1:Universidad de Sevilla

The revolutionary concept of nuclear cell reprogramming has redefined regenerative medicine in the 21st century. This new technology has emerged as a method of reversing the age and identity of virtually any cell to that of an embryonic-like stage. Under the action of the four reprogramming factors Oct4, Sox2, Klf4 and cMyc, known as the Yamanaka Factors, cells undergo significant changes on the epigenome and chromatin architecture. This genomic reorganization leads to a gradual shut-down of the somatic program and the reactivation of pluripotency genes. During the reprogramming process, multiple hallmarks associated with aging appear to “reverse” such as telomere size, epigenetic marks, DNA damage, levels of oxidative stress, mitochondrial dysfunction, and gene expression profiles. This rejuvenation has been confirmed in a variety of cells and tissues, including those of human origin.
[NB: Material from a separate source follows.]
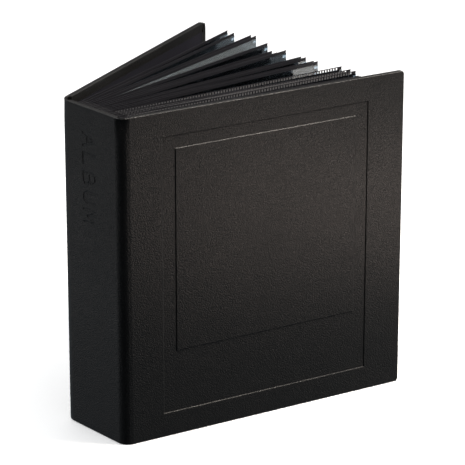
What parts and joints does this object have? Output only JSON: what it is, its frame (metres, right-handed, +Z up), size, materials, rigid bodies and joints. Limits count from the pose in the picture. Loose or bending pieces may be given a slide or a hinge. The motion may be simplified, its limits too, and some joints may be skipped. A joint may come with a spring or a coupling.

Importantly, the transient expression of the Yamanaka Factors, known as partial reprogramming, performs a first phase of epigenetic erasure without reaching pluripotency, which has been shown to be sufficient to promote rejuvenation and the appearance of intermediate progenitors. In vivo partial reprogramming has beneficial effects on organismal aging, including lifespan extension and tissue regeneration capacity. Furthermore, in vivo direct reprogramming from one cell type to another can be achieved through the action of lineage-specific transcription factors. We will discuss how cell reprogramming offers interesting possibilities to be explored for regenerative and healthy aging purposes.